▸ TASK TO COMPLETE
Copy out all lines of the records in which the word "with" appears.

▸ GIVEN RECORDS

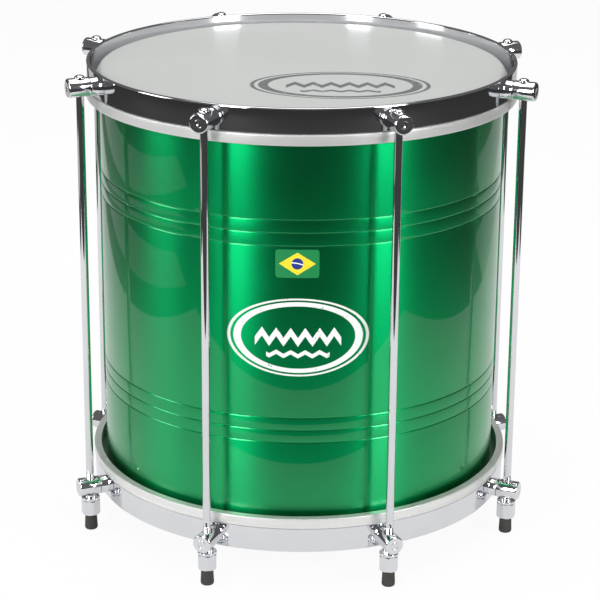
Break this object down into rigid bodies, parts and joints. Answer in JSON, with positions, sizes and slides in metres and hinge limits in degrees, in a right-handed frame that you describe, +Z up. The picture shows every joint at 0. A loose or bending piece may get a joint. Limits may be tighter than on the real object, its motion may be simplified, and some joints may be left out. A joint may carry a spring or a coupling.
{
  "type": "repinique drum",
  "caption": "Two-headed samba drum: green grooved aluminium shell, chrome hoops, full-length tension rods through barrel lugs, hex tuning nuts and rubber tips as feet.",
  "frame": {"origin": "on the floor, in the middle of the eight rubber tips that the drum stands on", "axes": "+Z up along the shell's axis towards the batter head; the pictured front looks along -Y"},
  "size_m": [0.3384, 0.3384, 0.3541],
  "materials": {
    "green_shell": "glossy metallic green over brushed aluminium",
    "head_film": "smooth milky film",
    "satin_aluminium": "satin",
    "chrome": "polished chrome plate",
    "rubber": "matt black"
  },
  "bodies": {
    "drum": {"shell": "green_shell", "batter_head": "head_film", "resonant_head": "head_film", "batter_flesh_hoop": "satin_aluminium", "resonant_flesh_hoop": "satin_aluminium", "top_counterhoop": "chrome", "bottom_counterhoop": "chrome", "tension_rod_1": "chrome", "tension_rod_2": "chrome", "tension_rod_3": "chrome", "tension_rod_4": "chrome", "tension_rod_5": "chrome", "tension_rod_6": "chrome", "tension_rod_7": "chrome", "tension_rod_8": "chrome", "upper_lug_1": "chrome", "upper_lug_2": "chrome", "upper_lug_3": "chrome", "upper_lug_4": "chrome", "upper_lug_5": "chrome", "upper_lug_6": "chrome", "upper_lug_7": "chrome", "upper_lug_8": "chrome", "lower_lug_1": "chrome", "lower_lug_2": "chrome", "lower_lug_3": "chrome", "lower_lug_4": "chrome", "lower_lug_5": "chrome", "lower_lug_6": "chrome", "lower_lug_7": "chrome", "lower_lug_8": "chrome"},
    "nut_seat_1": {"seat_washer_1": "chrome", "rubber_tip_1": "rubber"},
    "nut_1": {"tuning_nut_1": "chrome"},
    "nut_seat_2": {"seat_washer_2": "chrome", "rubber_tip_2": "rubber"},
    "nut_2": {"tuning_nut_2": "chrome"},
    "nut_seat_3": {"seat_washer_3": "chrome", "rubber_tip_3": "rubber"},
    "nut_3": {"tuning_nut_3": "chrome"},
    "nut_seat_4": {"seat_washer_4": "chrome", "rubber_tip_4": "rubber"},
    "nut_4": {"tuning_nut_4": "chrome"},
    "nut_seat_5": {"seat_washer_5": "chrome", "rubber_tip_5": "rubber"},
    "nut_5": {"tuning_nut_5": "chrome"},
    "nut_seat_6": {"seat_washer_6": "chrome", "rubber_tip_6": "rubber"},
    "nut_6": {"tuning_nut_6": "chrome"},
    "nut_seat_7": {"seat_washer_7": "chrome", "rubber_tip_7": "rubber"},
    "nut_7": {"tuning_nut_7": "chrome"},
    "nut_seat_8": {"seat_washer_8": "chrome", "rubber_tip_8": "rubber"},
    "nut_8": {"tuning_nut_8": "chrome"}
  },
  "joints": [
    {"name": "nut_travel_1", "type": "slide", "parent": "drum", "child": "nut_seat_1", "axis": [0, 0, -1], "range_m": [0, 0.006]},
    {"name": "nut_turn_1", "type": "hinge", "parent": "nut_seat_1", "child": "nut_1", "pos_m": [0.06555, -0.15826, 0.018], "axis": [0, 0, -1], "range_deg": [0, 2160]},
    {"name": "nut_travel_2", "type": "slide", "parent": "drum", "child": "nut_seat_2", "axis": [0, 0, -1], "range_m": [0, 0.006]},
    {"name": "nut_turn_2", "type": "hinge", "parent": "nut_seat_2", "child": "nut_2", "pos_m": [0.15826, -0.06555, 0.018], "axis": [0, 0, -1], "range_deg": [0, 2160]},
    {"name": "nut_travel_3", "type": "slide", "parent": "drum", "child": "nut_seat_3", "axis": [0, 0, -1], "range_m": [0, 0.006]},
    {"name": "nut_turn_3", "type": "hinge", "parent": "nut_seat_3", "child": "nut_3", "pos_m": [0.15826, 0.06555, 0.018], "axis": [0, 0, -1], "range_deg": [0, 2160]},
    {"name": "nut_travel_4", "type": "slide", "parent": "drum", "child": "nut_seat_4", "axis": [0, 0, -1], "range_m": [0, 0.006]},
    {"name": "nut_turn_4", "type": "hinge", "parent": "nut_seat_4", "child": "nut_4", "pos_m": [0.06555, 0.15826, 0.018], "axis": [0, 0, -1], "range_deg": [0, 2160]},
    {"name": "nut_travel_5", "type": "slide", "parent": "drum", "child": "nut_seat_5", "axis": [0, 0, -1], "range_m": [0, 0.006]},
    {"name": "nut_turn_5", "type": "hinge", "parent": "nut_seat_5", "child": "nut_5", "pos_m": [-0.06555, 0.15826, 0.018], "axis": [0, 0, -1], "range_deg": [0, 2160]},
    {"name": "nut_travel_6", "type": "slide", "parent": "drum", "child": "nut_seat_6", "axis": [0, 0, -1], "range_m": [0, 0.006]},
    {"name": "nut_turn_6", "type": "hinge", "parent": "nut_seat_6", "child": "nut_6", "pos_m": [-0.15826, 0.06555, 0.018], "axis": [0, 0, -1], "range_deg": [0, 2160]},
    {"name": "nut_travel_7", "type": "slide", "parent": "drum", "child": "nut_seat_7", "axis": [0, 0, -1], "range_m": [0, 0.006]},
    {"name": "nut_turn_7", "type": "hinge", "parent": "nut_seat_7", "child": "nut_7", "pos_m": [-0.15826, -0.06555, 0.018], "axis": [0, 0, -1], "range_deg": [0, 2160]},
    {"name": "nut_travel_8", "type": "slide", "parent": "drum", "child": "nut_seat_8", "axis": [0, 0, -1], "range_m": [0, 0.006]},
    {"name": "nut_turn_8", "type": "hinge", "parent": "nut_seat_8", "child": "nut_8", "pos_m": [-0.06555, -0.15826, 0.018], "axis": [0, 0, -1], "range_deg": [0, 2160]}
  ],
  "couplings": [
    {"joint": "nut_travel_1", "follows": "nut_turn_1", "m_per_rad": 0.00015915},
    {"joint": "nut_travel_2", "follows": "nut_turn_2", "m_per_rad": 0.00015915},
    {"joint": "nut_travel_3", "follows": "nut_turn_3", "m_per_rad": 0.00015915},
    {"joint": "nut_travel_4", "follows": "nut_turn_4", "m_per_rad": 0.00015915},
    {"joint": "nut_travel_5", "follows": "nut_turn_5", "m_per_rad": 0.00015915},
    {"joint": "nut_travel_6", "follows": "nut_turn_6", "m_per_rad": 0.00015915},
    {"joint": "nut_travel_7", "follows": "nut_turn_7", "m_per_rad": 0.00015915},
    {"joint": "nut_travel_8", "follows": "nut_turn_8", "m_per_rad": 0.00015915}
  ]
}
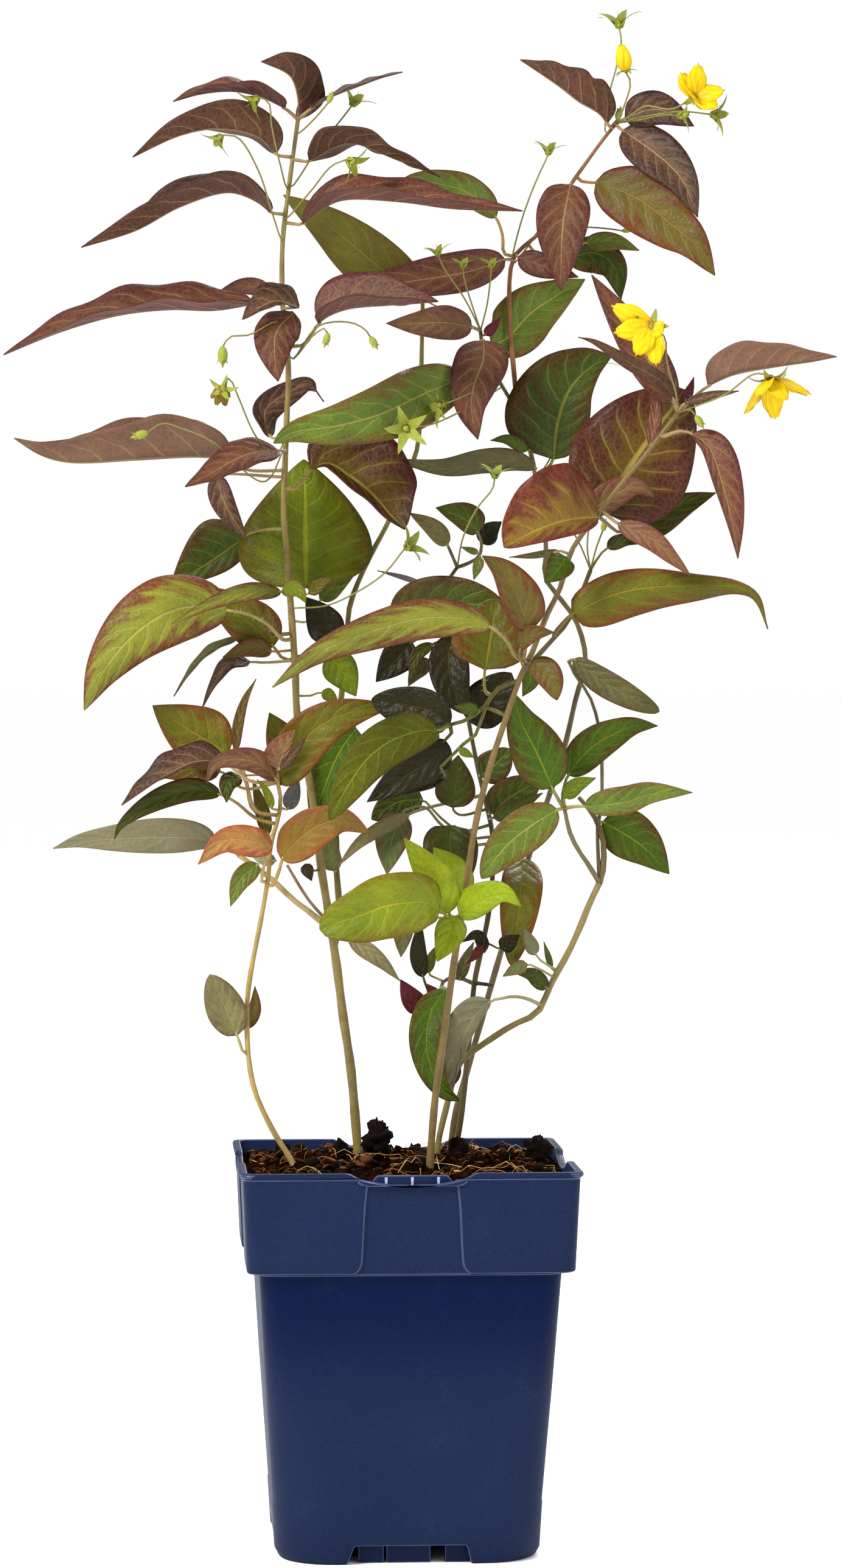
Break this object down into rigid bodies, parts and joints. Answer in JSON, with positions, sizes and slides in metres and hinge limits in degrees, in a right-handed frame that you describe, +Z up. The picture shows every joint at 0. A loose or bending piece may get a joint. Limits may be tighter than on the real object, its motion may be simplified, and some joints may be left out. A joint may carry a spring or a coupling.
{
  "type": "potted flowering perennial",
  "caption": "Leafy perennial with plum and green leaves and small yellow star flowers, growing in a square dark blue plastic nursery pot.",
  "frame": {"origin": "middle of the pot's underside, on the surface it stands on", "axes": "+Z up along the pot's axis, -Y towards the front of the plant, +X to the right seen from the front"},
  "size_m": [0.3583, 0.2094, 0.6937],
  "materials": {
    "pot": "fine satin grain",
    "soil": "loose damp peat with fibres",
    "foliage_plum": "soft satin leaf",
    "foliage_green": "soft satin leaf",
    "petals": "soft satin petal"
  },
  "bodies": {
    "root": {"pot": "pot", "soil": "soil", "shoot_left_tall": "foliage_plum", "shoot_left_small": "foliage_plum", "shoot_front_right": "foliage_plum", "shoot_back_right": "foliage_plum", "shoot_low_right": "foliage_green", "shoot_inner": "foliage_green", "petals_top": "petals", "petals_middle": "petals", "petals_right": "petals", "petals_faded": "petals", "petals_closed": "petals"}
  },
  "joints": []
}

▸ WRITTEN REPLY
Break this object down into rigid bodies, parts and joints. Answer in JSON, with positions, sizes and slides in metres and hinge limits in degrees, in a right-handed frame that you describe, +Z up. The picture shows every joint at 0. A loose or bending piece may get a joint. Limits may be tighter than on the real object, its motion may be simplified, and some joints may be left out. A joint may carry a spring or a coupling.
Break this object down into rigid bodies, parts and joints. Answer in JSON, with positions, sizes and slides in metres and hinge limits in degrees, in a right-handed frame that you describe, +Z up. The picture shows every joint at 0. A loose or bending piece may get a joint. Limits may be tighter than on the real object, its motion may be simplified, and some joints may be left out. A joint may carry a spring or a coupling.
  "caption": "Leafy perennial with plum and green leaves and small yellow star flowers, growing in a square dark blue plastic nursery pot.",
    "soil": "loose damp peat with fibres",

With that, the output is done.